Ancestry completes Arolsen Archives Collection with 19 million Holocaust records available for free

Ancestry has completed a significant philanthropic initiative to digitize and make searchable millions of Holocaust and Nazi persecution-related records.

Building on its commitment to preserve at-risk history, there are now more than 19 million Holocaust records available for free and in perpetuity as part of the Arolsen Archives Collection.

Yesterday marked the completion of the Ancestry Arolsen Archives Collection, launched in July 2019, which has been a multi-year project, culminating with the digitization of a total of 19.2 million records and 1.6 million images.

The Arolsen Archives, which has the world’s most comprehensive UNESCO-protected archive containing over 30 million documents on victims of National Socialism, granted Ancestry unprecedented access to publish the digital records of parts of these important holdings. Ancestry has since used advanced technology to digitize millions of names and other critical information found within these records.

After signing up for a free Ancestry account, anyone can view both Holocaust and Nazi persecution related archives to identify immigrants leaving Germany and other European ports as well as “non-citizens” persecuted in occupied territories. 

Ancestry also announced yesterday a new partnership with USC Shoah Foundation to publish an index to nearly 50,000 Jewish Holocaust survivor testimonies that contain information on more than 600,000 additional relatives and other individuals found in survivor questionnaires. Both collections are now available and searchable for free on www.ancestry.com/alwaysremember.

“The Holocaust was a shaping event for several generations, but its impact is in danger of being lost. Recent research shows that 66 percent of millennials have no knowledge of what Auschwitz was,” said Margo Georgiadis, president and CEO at Ancestry. “We have a collective responsibility to those who came before us to preserve this history so future generations can learn from the powerful moments of our past. We are extremely grateful to our partners at USC Shoah Foundation and Arolsen Archives for their help in this ongoing effort.

The collection now has an additional nine million digital records from the French, British, and Soviet zones of occupation.
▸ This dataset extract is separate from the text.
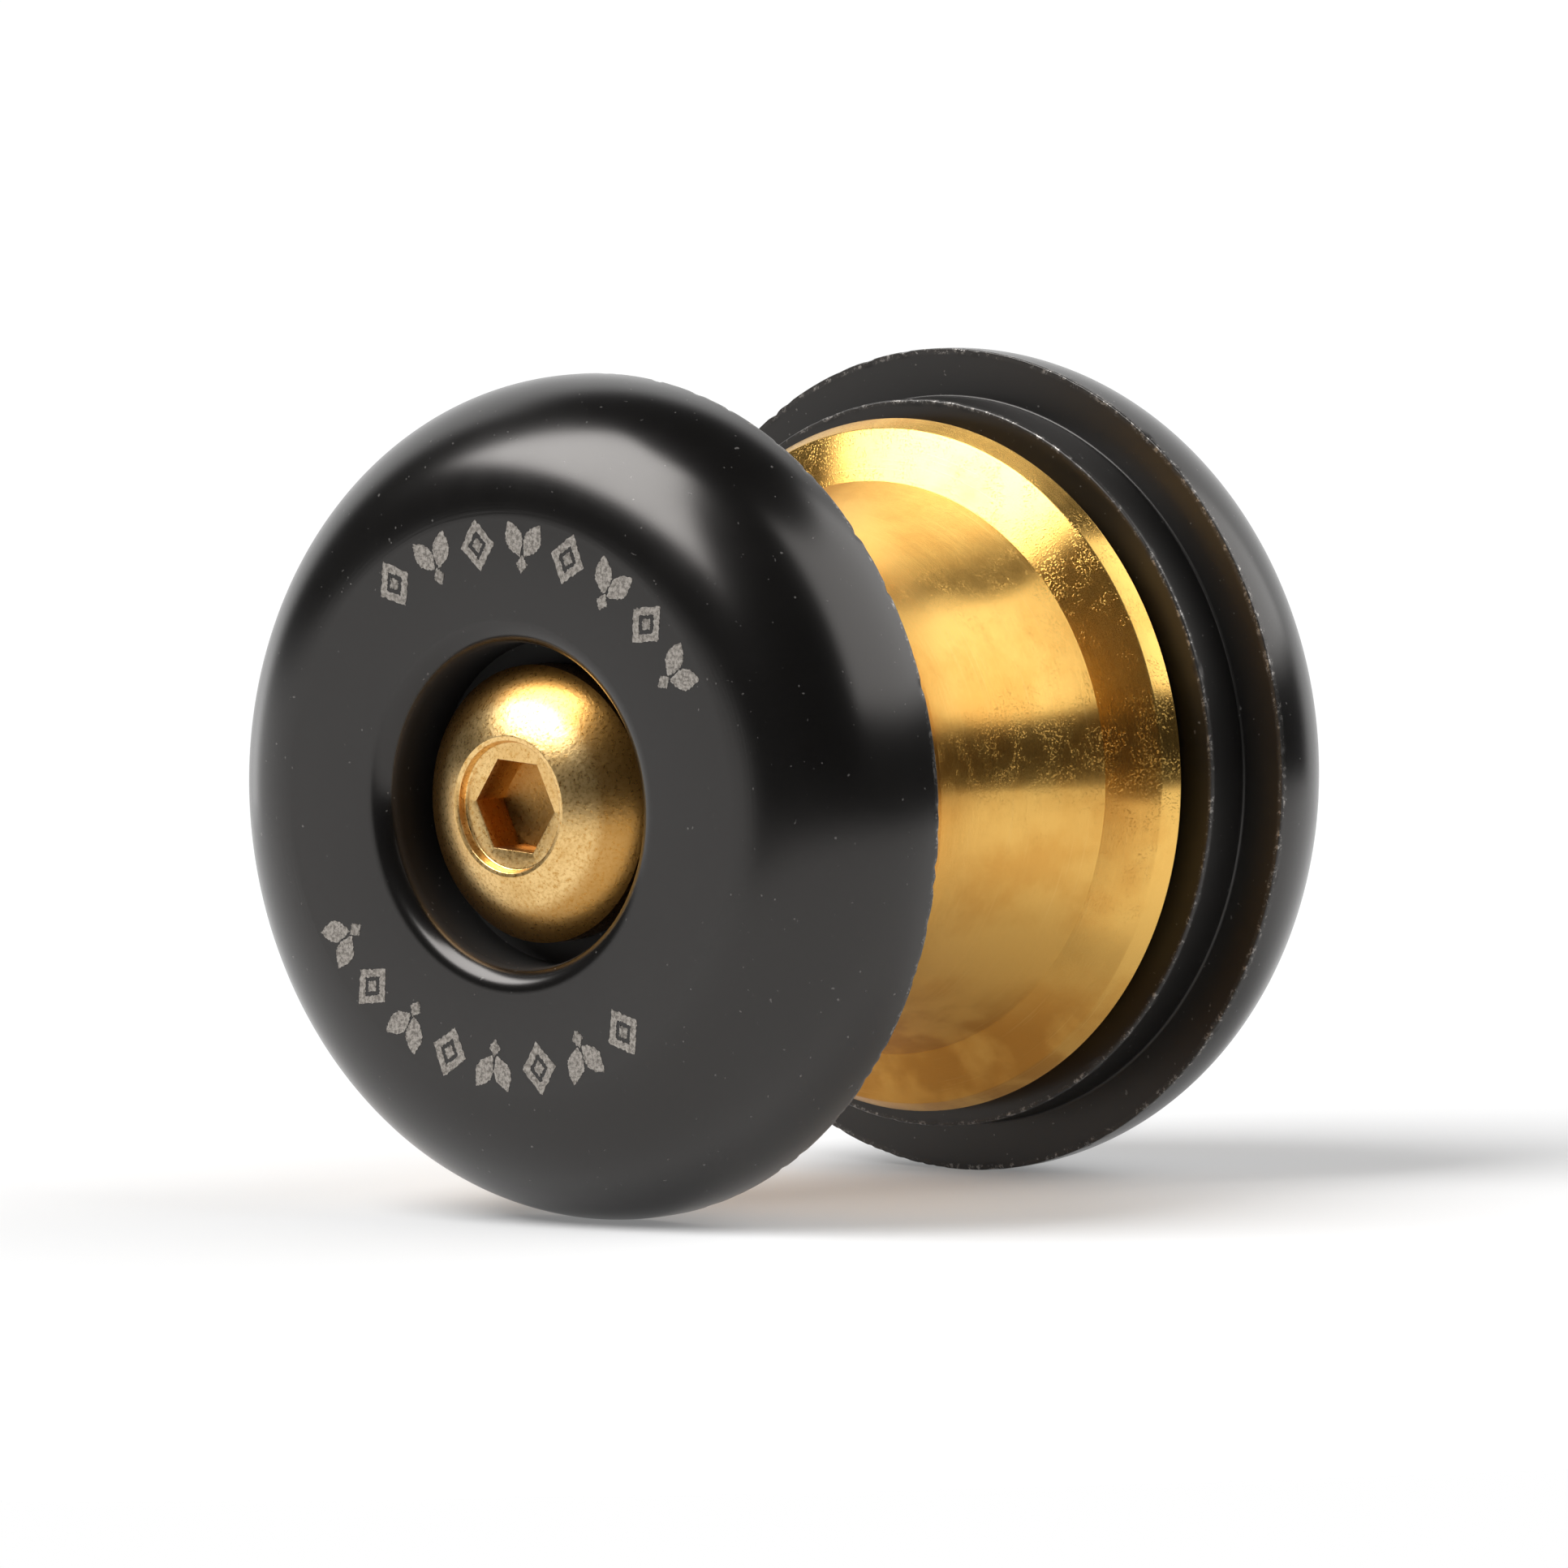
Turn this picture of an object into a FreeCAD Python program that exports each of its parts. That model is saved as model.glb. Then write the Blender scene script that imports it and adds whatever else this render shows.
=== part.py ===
import FreeCAD, Part
import math
import os

# Double-flanged groove roller, in millimetres.
# The spin axis is Y, the origin is the middle of the roller, and +Z is up.
# The front is at -Y. Every half is worked out for +Y, then turned half a turn about Z for -Y.

# ---- driving dimensions ----

# Flanges: turned discs with a rounded outer side, a raised boss inside and a screw recess outside.
FLANGE_RADIUS = 14.5
HALF_LENGTH = 14.8
FLAT_RADIUS = 9.8
ROUNDING_RADIUS = 4.98
FLANGE_INNER_FACE = 9.45
EDGE_BREAK = 0.06
BOSS_RADIUS = 12.8
BOSS_FACE = 7.65
BOSS_CHAMFER = 0.15
BOSS_ROOT_FILLET = 0.2
RECESS_RADIUS = 5.55
RECESS_LIP = 0.87
SCREW_CLEARANCE_RADIUS = 2.65
SPINDLE_POCKET_DEPTH = 2.0

# Groove roller: waisted floor, two steep cones, two narrow lands, chamfered ends.
WAIST_RADIUS = 8.73
CREASE_RADIUS = 10.05
CREASE_AT = 5.18
CONE_TOP_RADIUS = 11.86
CONE_TOP_AT = 6.05
RIM_RADIUS = 12.19
RIM_AT = 6.70
ROLLER_END = 7.45
ROLLER_BORE_RADIUS = 5.9
POCKET_LEAD_IN = 0.2

# Ball bearings, 8 x 14 x 4, with two shields each.
BEARING_BORE_RADIUS = 4.0
BEARING_OUTER_RADIUS = 7.0
BEARING_WIDTH = 4.0
BEARING_CORNER = 0.15
PITCH_RADIUS = 5.5
BALL_RADIUS = 0.794
BALL_COUNT = 10
BALL_CLEARANCE = 0.02
RACE_CONFORMITY = 1.06
INNER_SHOULDER_RADIUS = 4.95
OUTER_SHOULDER_RADIUS = 6.05
SHIELD_THICKNESS = 0.2
SHIELD_INSET = 0.05
SHIELD_SEAT_RADIUS = 6.35
SHIELD_GAP = 0.1
CAGE_INNER_RADIUS = 5.22
CAGE_OUTER_RADIUS = 5.78
CAGE_HALF_WIDTH = 1.15
CAGE_POCKET_CLEARANCE = 0.04
CAGE_DRILL_OVERRUN = 0.3

# Spindle, spacer tube and shims.
FIT_CLEARANCE = 0.01
SPINDLE_END_GAP = 0.1
SPINDLE_CHAMFER = 0.3
SPACER_WALL = 0.83
SPACER_CLEARANCE = 0.02
SHIM_THICKNESS = 0.25
SHIM_OUTER_RADIUS = 4.85

# M5 button-head screws with a 3 mm hex socket.
THREAD_CREST_RADIUS = 2.48
THREAD_ROOT_RADIUS = 2.06
THREAD_PITCH = 0.8
THREAD_CLEARANCE = 0.04
THREAD_TURNS = 8
HEAD_RADIUS = 4.75
HEAD_HEIGHT = 2.75
HEAD_TOP = 14.8
HEAD_RIM_AT = 13.24
HEAD_CROWN_RADIUS = 2.45
CROWN_STEP_RADIUS = 2.23
CROWN_STEP_DEPTH = 0.35
CROWN_STEP_TAPER = 0.08
HEAD_UNDERCUT = 0.12
SCREW_LENGTH = 10.0
TIP_CHAMFER = 0.45
SOCKET_ACROSS_FLATS = 3.0
SOCKET_DEPTH = 1.75
SOCKET_CONE_DEPTH = 0.55
SOCKET_TURN = 5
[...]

“Our partnership with Ancestry is bringing visibility to our unique collection of historical documents about the Holocaust and Nazi persecution,” said Floriane Azoulay, director of Arolsen Archives. “The ongoing digitization of this collection provides families of survivors and the general public access to discover invaluable documents and records to better understand their relatives’ fate.”

USC Shoah Foundation Visual History Archive
USC Shoah Foundation’s Visual History Archive (VHA) is the largest digital collection of its kind in the world. Currently encompassing 115,000 hours of video testimony, the archive is an invaluable resource for humanity, with nearly every testimony containing a complete personal history of life before, during, and after the interviewee’s firsthand experience with genocide.

Ancestry is publishing an index of data from nearly 50,000 Jewish Holocaust survivors whose testimonies are found in the VHA. When searching the collection on Ancestry, visitors will be provided a direct link to VHA Online.

The Visual History Archive is digitized, fully searchable, and hyperlinked to the minute. This indexing allows students, professors, researchers, and others around the world to retrieve entire testimonies or search for specific sections within testimonies through a set of 65,600 keywords and key phrases, 1.95 million names, and 719,000 images.

Initially a repository of Holocaust testimony, the Visual History Archive has expanded to include testimonies from the Armenian Genocide that coincided with World War I, the 1937 Nanjing Massacre in China, the Cambodian Genocide of 1975-1979, the Guatemalan Genocide of 1978-1983, the 1994 Genocide against the Tutsi in Rwanda, and the ongoing conflicts in the Central African Republic and South Sudan, and anti-Rohingya mass violence. It also includes testimonies about contemporary acts of violence against Jews.

“Partnering with Ancestry ultimately enables more individuals to explore the life histories of nearly 50,000 Jewish survivors of the Holocaust collected by thousands of interviewers, videographers, and other volunteers and supporters since our founding in 1994,” said Stephen Smith, Finci-Viterbi executive director at USC Shoah Foundation.

This collection is also free to everyone and includes records with names, birth dates, death dates, relatives and more for the interviewee and those they mentioned.